The next Deans’ Seminar in the 2022-23 series will be held this Friday, January 20, 2023. Kyoko Takanashi, Associate Professor of English, will present her research entitled “Scenes of Lifelong Learning in Nineteenth-Century British Literature.”
We will meet at noon in the UCET Classroom (NS245). Feel free to bring your lunch. Soft drinks and water will be provided. If you would like to join by zoom please use this link: https://iu.zoom.us/j/93176192536
Abstract:
“Lifelong learning” is an anachronistic term to apply to the study of nineteenth-century British fiction. Defined in the Oxford English Dictionary as “a form of or approach to education which promotes the continuation of learning throughout adult life, esp. by making educational material and instruction available through libraries, colleges, or information technology,” the term first started appearing in the 1930s and has become a staple vocabulary in our society. And yet, it is in the nineteenth century that the cultural ethos of lifelong learning emerged. Amidst the forces of industrialization, population increase, and imperial expansion, Britons felt the urgent need to educate workers, make information available to a wider population of readers, train women for professions, produce new knowledge, and engage in self-improvement to keep up with the times.
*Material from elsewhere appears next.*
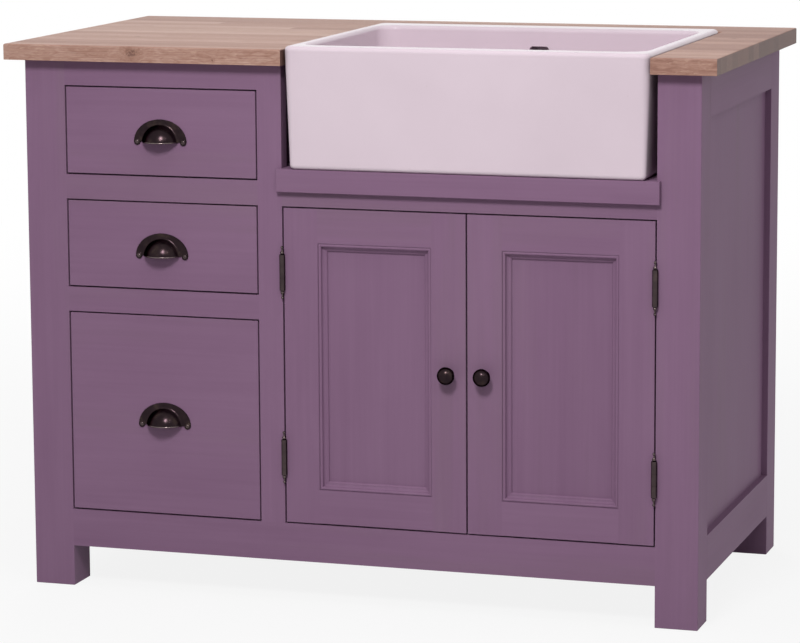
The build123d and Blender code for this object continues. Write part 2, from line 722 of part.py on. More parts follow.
def hinge_pin(hand, z):
    """The pin through the knuckles, with a turned finial on each end."""
    end = HINGE_HEIGHT / 2
    points = finial(end, 1) + finial(end, -1)[::-1]
    pin = turned(Polyline(*points, close=True))
    return Pos(HINGE_X[hand], HINGE_Y, z) * pin


def make_hinges():
    spots = [(hand, z) for hand in (0, 1) for z in HINGE_Z]
    save("hinge_frame_leaves", *[hinge_leaf(hand, z, on_door=False) for hand, z in spots])
    save("hinge_pins", *[hinge_pin(hand, z) for hand, z in spots])


# Doors


def moulding_section():
    """The section from the frame's edge towards the panel, the door's face at y = 0."""
    bead0 = MOULDING_QUIRK
    bead1 = bead0 + MOULDING_BEAD
    lip = MOULDING_WIDTH - MOULDING_LIP
    end = MOULDING_WIDTH
    lip_middle = end - MOULDING_LIP / 3
    deep = -DOOR_PANEL_SINK
    levels = (BEAD_LEVEL, QUIRK_LEVEL, LEDGE_LEVEL, COVE_LEVEL, LIP_LEVEL, TOE_LEVEL)
    bead, quirk, ledge, cove, nose, toe = [share * deep for share in levels]
    with BuildLine() as outline:
        Polyline((0, deep), (0, bead), (bead0, bead), (bead0, quirk))
        ThreePointArc((bead0, quirk), ((bead0 + bead1) / 2, bead / 2), (bead1, quirk))
        Line((bead1, quirk), (bead1, ledge))
        TangentArc((bead1, ledge), (lip, cove), tangent=(0, -1))
        ThreePointArc((lip, cove), (lip_middle, nose), (end, toe))
        Polyline((end, toe), (end, deep), (0, deep))
    return make_face(outline.line)


def moulding_bar(length):
    """One strip along X on z = 0, growing upwards, with both ends cut to the mitre."""
    plane = Plane(origin=(-length / 2, 0, 0), x_dir=(0, 0, 1), z_dir=(1, 0, 0))
    bar = extrude(plane * moulding_section(), length)
    half = length / 2
    w = MOULDING_WIDTH
    mitred = Polygon((-half, 0), (half, 0), (half - w, w), (w - half, w), align=None)
    return bar & facing_front(mitred, DOOR_PANEL_SINK, DOOR_PANEL_SINK)


def moulding_frame(x0, x1, z0, z1):
    """Four strips round an opening."""
    centre = Pos((x0 + x1) / 2, 0, (z0 + z1) / 2)
    sizes = (x1 - x0, z1 - z0)
    strips = []
    for quarter in range(4):
        length = sizes[quarter % 2]
        across = sizes[1 - quarter % 2]
        turn = Rot(0, 90 * quarter, 0)
        strips.append(centre * turn * Pos(0, 0, -across / 2) * moulding_bar(length))
    return strips


def door_frame(hand, x0, x1, z0, z1):
    """Two stiles grooved for the panel and two rails with stub tenons in that groove."""
    xa = x0 + DOOR_STILE
    xb = x1 - DOOR_STILE
    za = z0 + DOOR_RAIL
    zb = z1 - DOOR_RAIL
    slot = (DOOR_PANEL_SINK, DOOR_PANEL_SINK + DOOR_PANEL_THICKNESS)
    g = PANEL_GROOVE
    stile_grooves = block(xa - g, xb + g, *slot, z0, z1)
    panel_space = block(xa - g, xb + g, *slot, za - g, zb + g)

    stiles = []
    for edges, outer in (((x0, xa), 0), ((xb, x1), -1)):
        stile = block(*edges, 0, DOOR_THICKNESS, z0, z1)
        corner = stile.edges().filter_by(Axis.Z).group_by(Axis.Y)[0].sort_by(Axis.X)[outer]
        stile = chamfer(corner, ARRIS) - stile_grooves
        stiles.append(stile - hinge_housings(hand, on_door=True))

    rails = []
    for levels, outer in (((z0, za), 0), ((zb, z1), -1)):
        rail = block(xa, xb, 0, DOOR_THICKNESS, *levels)
        corner = rail.edges().filter_by(Axis.X).group_by(Axis.Y)[0].sort_by(Axis.Z)[outer]
        rail = chamfer(corner, ARRIS) + block(xa - g, xb + g, *slot, *levels)
        rails.append(rail - panel_space)
    return stiles, rails


def door_panel(x0, x1, z0, z1):
    """The flat panel for an opening, its edges in the grooves with a little play."""
    reach = PANEL_GROOVE - PANEL_PLAY
    y1 = DOOR_PANEL_SINK + DOOR_PANEL_THICKNESS
    return block(x0 - reach, x1 + reach, DOOR_PANEL_SINK, y1, z0 - reach, z1 + reach)


def catch_x(hand):
    return DOOR_MIDDLE + (-CATCH_FROM_MIDDLE, CATCH_FROM_MIDDLE)[hand]


def strike(hand, z_top):
    """The steel plate on a door's back that the catch holds."""
    x = catch_x(hand)
    half = STRIKE_WIDTH / 2
    y1 = DOOR_THICKNESS + STRIKE_THICKNESS
    return block(x - half, x + half, DOOR_THICKNESS, y1, z_top - STRIKE_HEIGHT, z_top)


def door_catch(hand):
    """A magnetic catch under the rail over the doors."""
    x = catch_x(hand)
    half = CATCH_WIDTH / 2
    y0 = DOOR_THICKNESS + STRIKE_THICKNESS + STRIKE_GAP
    body = block(x - half, x + half, y0, y0 + CATCH_DEPTH, DOOR_TOP - CATCH_HEIGHT, DOOR_TOP)
    return chamfer(front_edges(body).filter_by(Axis.Z), ARRIS)


def make_door(hand):
    name = ("left_door", "right_door")[hand]
    x0 = (DOOR_LEFT + REVEAL, DOOR_MIDDLE + REVEAL / 2)[hand]
    x1 = (DOOR_MIDDLE - REVEAL / 2, DOOR_RIGHT - REVEAL)[hand]
    z0 = FLOOR_LEVEL + REVEAL
    z1 = DOOR_TOP - REVEAL
    opening = (x0 + DOOR_STILE, x1 - DOOR_STILE, z0 + DOOR_RAIL, z1 - DOOR_RAIL)
    stiles, rails = door_frame(hand, x0, x1, z0, z1)

    knob_x = (x1 - DOOR_STILE / 2, x0 + DOOR_STILE / 2)[hand]
    knob_place = Pos(knob_x, 0, (z0 + z1) / 2) * Rot(90, 0, 0)
    hole = Cylinder(KNOB_SCREW_RADIUS + KNOB_HOLE_CLEARANCE, 2 * DOOR_THICKNESS)
    stiles = [stile - knob_place * hole for stile in stiles]

    save(f"{name}_stiles", *stiles)
    save(f"{name}_rails", *rails)
    save(f"{name}_panel", door_panel(*opening))
    save(f"{name}_moulding", *moulding_frame(*opening))
    save(f"{name}_knob", knob_place * knob(), knob_place * knob_screw())
    save(f"{name}_hinge_leaves", *[hinge_leaf(hand, z, on_door=True) for z in HINGE_Z])
    save(f"{name}_strike", strike(hand, z1))


def main():
    os.makedirs("parts", exist_ok=True)
    make_sides()
    make_face_frame()
    make_carcass()
    make_runners()
    make_sink()
    make_worktop()
    make_hinges()
    for number in range(len(DRAWER_NAMES)):
        make_drawer(number)
    for hand in (0, 1):
        make_door(hand)
    save("door_catches", door_catch(0), door_catch(1))


main()
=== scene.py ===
import json
import math

import bmesh
import bpy
from mathutils import Matrix, Vector


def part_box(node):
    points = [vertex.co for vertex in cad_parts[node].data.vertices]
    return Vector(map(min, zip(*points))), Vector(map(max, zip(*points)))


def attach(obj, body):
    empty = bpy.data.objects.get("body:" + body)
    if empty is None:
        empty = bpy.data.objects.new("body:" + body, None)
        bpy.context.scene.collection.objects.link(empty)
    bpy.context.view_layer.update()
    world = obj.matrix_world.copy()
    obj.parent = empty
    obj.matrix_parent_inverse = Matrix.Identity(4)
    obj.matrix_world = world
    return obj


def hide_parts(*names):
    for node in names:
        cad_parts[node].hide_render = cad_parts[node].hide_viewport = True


# A painted kitchen unit with an oak worktop and a glazed sink. Metres, +Z up,
# with the origin on the floor under the middle of the unit.

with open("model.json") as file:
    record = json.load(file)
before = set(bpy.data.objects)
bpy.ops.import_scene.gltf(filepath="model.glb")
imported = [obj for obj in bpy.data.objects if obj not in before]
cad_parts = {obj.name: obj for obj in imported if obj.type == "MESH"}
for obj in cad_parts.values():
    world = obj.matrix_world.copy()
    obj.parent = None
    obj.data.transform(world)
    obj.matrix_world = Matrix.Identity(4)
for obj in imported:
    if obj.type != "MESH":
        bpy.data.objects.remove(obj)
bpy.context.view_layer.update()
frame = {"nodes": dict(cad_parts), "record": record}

MM = 0.001
FORWARD = Vector((0, -1, 0))
BACKWARD = Vector((0, 1, 0))
DOWNWARD = Vector((0, 0, -1))

# The photograph's width in pixels
PICTURE_WIDTH = 800

# The camera: where it stands, its turns in radians, how far it sees, its focal length in
# pixels, the shift of the picture in widths of itself, and its sensor's width in millimetres
CAMERA_PLACE = Vector((1.6747, -5.2768, 1.3450))
CAMERA_HEADING = 0.3100
CAMERA_DOWN = 0.1536
CAMERA_ROLL = -0.0057
CAMERA_SIGHT = 100.0
FOCAL_PIXELS = 3343.3
FRAMING_SHIFT = -0.05
SENSOR_WIDTH = 36.0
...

Many contemporary works of fiction not only engaged these issues but also theorized how lifelong learning takes place—or fails to do so—in the complex interaction between technologies, institutions, and individuals. Analyzing scenes of lifelong learning in works by Elizabeth Gaskell, George Eliot, and Sir Arthur Conan Doyle, among others, this presentation will trace the legacies of lifelong learning, both good and bad, that we inherit from the nineteenth century.